Several years ago, it occurred to her that schools had fire drills and tornado drills, but no lessons on how to handle what happened to her.

“We put so much emphasis on stranger danger in schools, but the reality is 92 percent of the time kids are being sexually abused by someone we know and trust," she said.

Childhood sexual abuse is incredibly common.

“We saw well over 500 kids in the last year who have been victims of sexual abuse here in Baltimore City, and that's just a fraction of the problem because we know from years of studies that only one out of 10 kids report abuse," said Adam Rosenberg, executive director of the Baltimore Child Abuse Center.

He said he has no expectations this bill would stop abuse. But he hopes that it would at least encourage more victims to come forward.

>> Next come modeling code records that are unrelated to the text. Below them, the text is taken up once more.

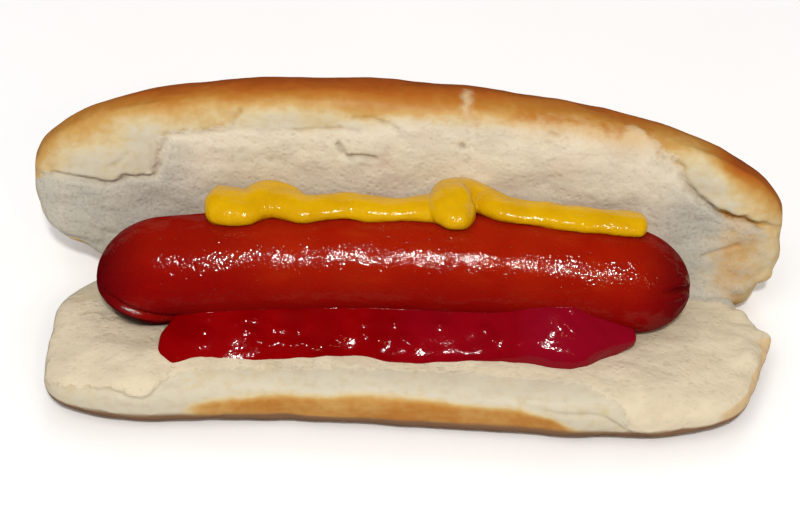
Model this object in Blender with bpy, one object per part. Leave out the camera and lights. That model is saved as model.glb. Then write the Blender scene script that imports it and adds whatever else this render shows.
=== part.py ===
"""A hot dog: a soft bun slit along one side and opened like a book, with a frankfurter lying in
its fold, a bead of mustard behind the sausage and a strip of ketchup in front of it.

The bun is one piece. Its heel lies flat and its crown stands up behind the sausage. X runs
along the bun, Y points from the heel's open edge towards the crown, and Z is up from the table.
Sizes are in millimetres, and the meshes are written in metres.
"""

import math

import bmesh
import bpy
import numpy as np
from mathutils import Vector, noise

MM = 0.001

# The bun is measured from the inner corner of its fold, which lies above Y = 0.
FOLD_HEIGHT = 9.0
CROWN_LENGTH = 154.4
CROWN_CENTRE_X = -0.8
CROWN_LEAN = math.radians(78.0)
CROWN_MIDDLE = 17.4
CROWN_MIDDLE_SLOPE = -0.040
CROWN_REACH_UP = 23.9
CROWN_REACH_DOWN = 26.5
CROWN_FACE = 6.5
CROWN_DOME = 15.5
HEEL_LENGTH = 145.6
HEEL_CENTRE_X = 0.5
HEEL_MIDDLE = -13.3
HEEL_HALF_WIDTH = 21.3
HEEL_MIDDLE_HEIGHT = 6.0
HEEL_RISE = 5.5
HEEL_DROP = 7.2
HEEL_TILT = 0.1

# How blunt the ends are, seen square to the cut face: at the open edge and at the fold.
CROWN_LEFT_END = (2.14, 3.1)
CROWN_RIGHT_END = (2.2, 3.5)
HEEL_LEFT_END = (8.0, 2.4)
HEEL_RIGHT_END = (3.5, 3.6)

# The browned skin of the crown turns over the cut face down to this line: (along, up the face).
SKIN_LINE = ((-80, 22), (-54, 22.5), (-50, 33), (-20, 35.5), (10, 38.5), (50, 35), (57, 28), (75, 17))
SKIN_STEP = 0.9
CRUMB_RELIEF = 0.5

# The frankfurter, whose middle bows up and bends back from the line between its two ends. Its left
# end is lower, further forward and a little thicker. Its casing is puckered where it is tied off.
SAUSAGE_LENGTH = 119.6
SAUSAGE_RADIUS = 10.7
SAUSAGE_TAPER = 0.025
SAUSAGE_END = 12.5
SAUSAGE_CENTRE = (-3.35, -9.4, 17.9)
SAUSAGE_BOW = 3.8
SAUSAGE_BEND = 2.3
SAUSAGE_TILT = 0.018
SAUSAGE_TURN = 0.016
PUCKER_DEPTH = 1.2
PUCKER_REACH = 8.0

# Mustard lies along the top of the sausage, in a plane that faces up and forward. Its section is
# deeper behind the plane than in front of it, and slants down on to the sausage.
CREASE = (0.6, 29.75)
MUSTARD_FRONT = 1.2
MUSTARD_BACK = 1.7
MUSTARD_SLANT = 0.8
MUSTARD_PLANE = math.radians(43.0)
# Each strand's points: along the bun, up the plane, out from it, and the strand's radius.
MUSTARD_LEFT = (
    (-38.2, -1.1, 4.4, 4.0),
    (-33.0, -1.3, 3.9, 3.6),
    (-28.5, 0.5, 3.0, 3.9),
    (-22.0, -0.8, 3.3, 3.1),
    (-13.3, -0.2, 3.0, 2.8),
    (-4.5, -0.7, 3.2, 2.6),
    (8.0, -0.1, 2.6, 2.8),
)
MUSTARD_RIGHT = (
    (45.5, -1.7, 4.0, 2.6),
    (36.7, -1.4, 3.6, 2.6),
    (25.0, -0.4, 3.2, 2.4),
    (18.6, 0.2, 3.0, 2.7),
    (13.2, 2.3, 3.0, 3.0),
    (9.6, 3.4, 3.2, 2.9),
    (6.8, 2.2, 3.6, 2.9),
    (6.2, 0.6, 4.0, 2.9),
)
MUSTARD_TUCKED_END = (
    (7.6, -1.2, 5.0, 2.9),
    (10.6, -1.1, 5.4, 2.7),
)

# Ketchup lies in front of the sausage and climbs a little way up it.
KETCHUP_LENGTH = 94.8
KETCHUP_CENTRE = (-1.7, -18.8, 13.5)
KETCHUP_BACK = 7.7
KETCHUP_THICKNESS = 3.9
KETCHUP_SLOPE = 0.36
KETCHUP_LEFT_END = (8.0, 3.0)
KETCHUP_RIGHT_END = (2.9, 2.4)
KETCHUP_CLIMB = (31.0, 9.0, 6.3)
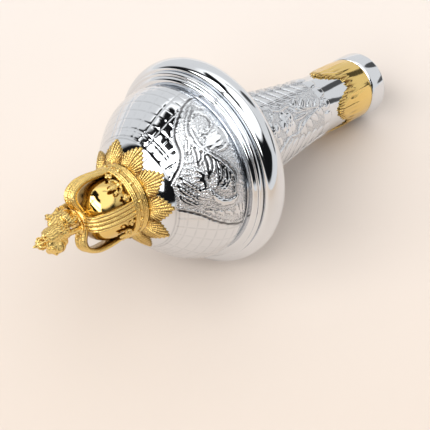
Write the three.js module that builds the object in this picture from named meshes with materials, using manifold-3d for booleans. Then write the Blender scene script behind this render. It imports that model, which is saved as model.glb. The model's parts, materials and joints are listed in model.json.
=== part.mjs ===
// Head of a ceremonial mace: a chased dome on a flared neck, with a gilt leaf collar, a crown and a crowned lion.
//
// Units are millimetres, +Z is up. Every piece is first modelled in the mace's own frame, where Z is the staff's
// axis, 0 is the plane of the widest part of the rim and + is towards the crown. The whole head then lies down on
// its rim and its end ring, crown towards -X and socket towards +X, with the origin under the middle of its box.
import * as THREE from "three";
import { mergeVertices } from "three/addons/utils/BufferGeometryUtils.js";
import Module from "manifold-3d";

// Driving dimensions
const RIM_RADIUS = 70; // widest radius of the head
const WALL = 1.7; // thickness of the spun shells
const GAP = 0.35; // clearance between two pieces that touch
const TURNS = 32; // facets round the large shells
const FLAT_DEPTH = 0.35; // metal taken off where the head lies on the ground

// Along the axis
const DOME_TOP = 68.6;
const DOME_FOOT = 13.6;
const RIM_MIDDLE = 0.6;
const RIM_HALF_HEIGHT = 8.4;
const RIM_ROUND = 5.8; // radial half width of the rounded rim
const RIM_LEDGE = 9.05; // where the dome sits on the rim
const BACK_PLATE = -10.6; // underside of the rim's back plate, at the neck
const MOUNT_BASE = -163.5;
const MOUNT_VALLEY = -141;
const MOUNT_TIP = -124.5;
const RING_TOP = -164.2;
const RING_END = -180.5;

// Radii
const NECK_FOOT_RADIUS = 37;
const NECK_END_RADIUS = 21.6;
const RING_RADIUS = 24.2;
const RING_ROUND = 3; // radius of the end ring's rounded edge
const SOCKET_RADIUS = 18;

// Leaves
const COLLAR_LEAVES = 10;
const COLLAR_INNER = 22.9;
const COLLAR_TIP = 35;
const COLLAR_VALLEY = 29.5;
const COLLAR_THICKNESS = 1.2;
const COLLAR_SEAT = 0.5; // height of the collar's underside over the dome
const MOUNT_LEAVES = 4;
const MOUNT_COVER = 0.76; // part of its quarter that each leaf of the sleeve takes up
const MOUNT_TURN = THREE.MathUtils.degToRad(18);
const MOUNT_THICKNESS = 1.3;
const MOUNT_FLARE_FROM = 30; // height on the sleeve from which its leaves lean out with the neck
const MOUNT_FLARE = 0.05; // and how far they do, for each millimetre above it

// Crown and lion
const CROWN_TURN = THREE.MathUtils.degToRad(-62); // direction of one half arch, from local X
const CIRCLET_RADIUS = 22.4;
const CIRCLET_INNER = 19.8;
const CIRCLET_FOOT = 69;
const CIRCLET_TOP = 77.6;
const ARCH_WIDTH = 9.4;
const ARCH_THICKNESS = 2.2;
const ARCH_DIP = 101; // top of the arches where they cross
const CAP_RADIUS = 19.3;
const CAP_HEIGHT = 22.6; // of the cap's round top above its widest part
const CAP_CENTRE = 75.4;
const STAND_TOP = 104.4; // the small round stand that the lion sits on
const LION_TURN = THREE.MathUtils.degToRad(-127); // direction that the lion faces
const LION_SCALE = 0.94;

const CHROME = { color: 0xd4d6d9, roughness: 0.12, metalness: 1 };
const GILT = { color: 0xd9a441, roughness: 0.22, metalness: 1 };

const wasm = await Module();
wasm.setup();

// ---------------------------------------------------------------- geometry helpers

// A closed geometry as a manifold-3d solid.
function solidOf(geometry) {
  const bare = geometry.index ? geometry.toNonIndexed() : geometry.clone();
  bare.deleteAttribute("normal");
  bare.deleteAttribute("uv");
  const merged = mergeVertices(bare, 1e-4);
  return new wasm.Manifold(
    new wasm.Mesh({
      numProp: 3,
      vertProperties: merged.attributes.position.array,
      triVerts: new Uint32Array(merged.index.array),
    }),
  );
}

function geometryOf(solid) {
  const { numProp, numVert, vertProperties, triVerts } = solid.getMesh();
  const positions = new Float32Array(numVert * 3);
  for (let i = 0; i < numVert; i++) positions.set(vertProperties.subarray(i * numProp, i * numProp + 3), i * 3);
  return new THREE.BufferGeometry()
    .setAttribute("position", new THREE.BufferAttribute(positions, 3))
    .setIndex(new THREE.BufferAttribute(triVerts, 1))
    .toNonIndexed();
}

const union = (geometries) => geometryOf(geometries.map(solidOf).reduce((whole, piece) => whole.add(piece)));

// Revolves an outline of [radius, height] points about Z: from axis to axis, or round and back to its first point.
function revolve(points, turns = TURNS) {
  const loop = [...points, points[0]];
  const turning = points.reduce((sum, [r, h], i) => sum + r * loop[i + 1][1] - loop[i + 1][0] * h, 0);
  const outline = (points[0][0] === 0 ? points : loop).map(([r, h]) => new THREE.Vector2(r, h));
  if (turning < 0) outline.reverse();
  return new THREE.LatheGeometry(outline, turns).rotateX(Math.PI / 2);
}

// Points of a smooth curve through a few [radius, height] knots.
function smooth(knots, count) {
  const curve = new THREE.SplineCurve(knots.map(([radius, height]) => new THREE.Vector2(radius, height)));
  return curve.getPoints(count).map(({ x, y }) => [x, y]);
}

// Points of an elliptical arc about [radius, height], angles in degrees from the outward direction.
function arc([radius, height], [radial, axial], from, to, count) {
  return Array.from({ length: count + 1 }, (_, i) => {
    const angle = THREE.MathUtils.degToRad(from + ((to - from) * i) / count);
    return [radius + radial * Math.cos(angle), height + axial * Math.sin(angle)];
  });
}

// The outline moved sideways by a distance, to the left of its direction of travel.
function offset(points, distance) {
  return points.map((point, i) => {
    const before = points[Math.max(i - 1, 0)];
    const after = points[Math.min(i + 1, points.length - 1)];
    const [dx, dy] = [after[0] - before[0], after[1] - before[1]];
    const length = Math.hypot(dx, dy);
    return [point[0] - (dy / length) * distance, point[1] + (dx / length) * distance];
  });
}

// Moves every vertex of a geometry by a function of its position.
function reshape(geometry, move) {
  const position = geometry.attributes.position;
  const vertex = new THREE.Vector3();
  for (let i = 0; i < position.count; i++) {
    move(vertex.fromBufferAttribute(position, i));
    position.setXYZ(i, vertex.x, vertex.y, vertex.z);
  }
  return geometry;
}

const mesh = (name, geometry, look) => {
  const made = new THREE.Mesh(geometry, new THREE.MeshStandardMaterial(look));
  made.name = name;
  return made;
};

// Height of the edge of a row of leaves: 1 at each tip, 0 in each valley, with round-shouldered pointed leaves that
// take up a part, cover, of the ring.
function leafEdge(angle, leaves, cover = 1) {
  const across = Math.abs(((((angle * leaves) / (2 * Math.PI)) % 1) + 1.5) % 1 - 0.5) * 2;
  return 1 - Math.pow(Math.min(1, across / cover), 1.5);
}

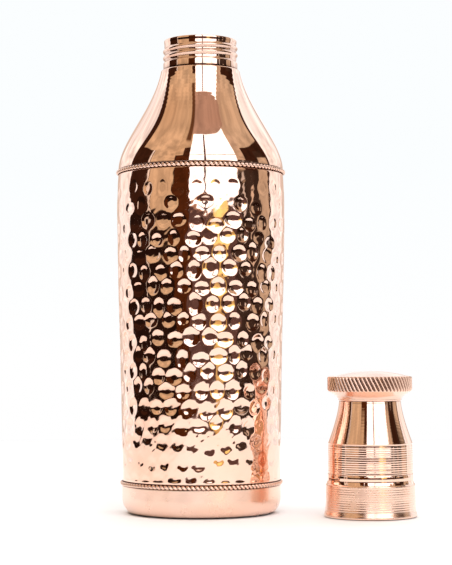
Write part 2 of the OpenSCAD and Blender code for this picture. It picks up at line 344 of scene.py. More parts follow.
def silicone():
    """Milky silicone with a faint mottle."""
    m, nodes, links, shader = new_material("silicone")
    coords = nodes.new("ShaderNodeTexCoord").outputs["Object"]
    mottle = spread(nodes, links, noise(nodes, links, coords, 300, 3), 0, 1)
    milky = blend_colour(nodes, links, mottle, (0.86, 0.85, 0.81), (0.78, 0.76, 0.71))
    links.new(milky, shader.inputs["Base Color"])
    bloom = spread(nodes, links, noise(nodes, links, coords, 700, 2), 0.35, 0.5)
    links.new(bloom, shader.inputs["Roughness"])
    shader.inputs["Subsurface Weight"].default_value = 0.3
    shader.inputs["Subsurface Radius"].default_value = (0.002, 0.002, 0.0018)
    bump = nodes.new("ShaderNodeBump")
    bump.inputs["Distance"].default_value = 0.01 * MM
    links.new(noise(nodes, links, coords, 2500, 2), bump.inputs["Height"])
    links.new(bump.outputs[0], shader.inputs["Normal"])
    return m


# ---------------------------------------------------------------- the bottle
SHEET = 0.7 * MM
BODY_TURNS = 400
BODY_ROWS = 224
INNER_ROWS = 24
DIMPLES_A_ROW = 30
DIMPLE_PITCH = 7.4 * MM        # from row to row
DIMPLE_RADIUS = 3.25 * MM
DIMPLE_DEPTH = 0.47 * MM
LIP_SHARE = 0.12               # part of a blow's depth that lies outside its rim
FLATNESS = 3.3                 # a higher power gives a flatter middle and a steeper rim
WAVE_HEIGHT = 0.035 * MM       # slow waves of the whole sheet
LUMP_HEIGHT = 0.009 * MM
LUMP_RIPPLES = 26


def dimples(z_low, z_high, girth):
    """The hammer's blows, in staggered rows with a hand's irregularity.

    Each is (angle, height, radius, depth, how much wider than tall).
    """
    blows = []
    z = z_low + 2.6 * MM
    offset = 0.0
    while z < z_high - 2.0 * MM:
        rise = (z - z_low) / (z_high - z_low)
        fade = np.interp(rise, [0, 0.14, 0.27, 0.84, 0.97], [0.26, 0.34, 1.0, 1.0, 0.25])
        sway = rng.uniform(0, TAU)
        for k in range(DIMPLES_A_ROW):
            angle = (k + offset) * TAU / DIMPLES_A_ROW + rng.normal(0, 0.55 * MM) / girth
            height = z + 1.0 * MM * math.sin(4 * angle + sway) + rng.normal(0, 0.65 * MM)
            size = DIMPLE_RADIUS * rng.normal(1, 0.08) * (0.8 + 0.2 * fade)
            depth = DIMPLE_DEPTH * rng.normal(1, 0.16) * fade
            missed = rng.random() < 0.35
            if not (missed and rise > 0.88):
                blows.append((angle, height, size, depth, rng.normal(0, 0.09)))
        z += DIMPLE_PITCH * rng.uniform(0.93, 1.07)
        offset += 0.5 + rng.uniform(-0.14, 0.14)
    return blows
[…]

The research on what sort of effect the law might have is unclear.

"Rates of sexual abuse and sexual assault have been going down, and going down almost everywhere, in places that have Erin's Law and places that haven't," said David Finkelhor, director of the Crimes Against Children Research Center at the University of New Hampshire. "Some of that may be due to prevention education that is out there in many forms.”

The research does show that children who have this type of education are more likely to report abuse. But there’s not enough proof that the education is the reason they report.

“The fact that rates have been going down suggests that there are things that have been working and this may in fact be one of them," Finkelhor said.

Rosenberg said the measure could have the added benefit of training teachers to recognize signs that a child is being abused, which in turn could help victims of abuse get the sort of support they need.

"It's the same way we've done scoliosis screening forever," Rosenberg said. "We're doing that so we can prevent bad health outcomes from happening later on in life.”

Those outcomes can range from depression and drug and alcohol abuse to heart disease and obesity, according to the Centers for Disease Control and Prevention.

Hogan’s office said the governor has not decided whether he will sign the bill.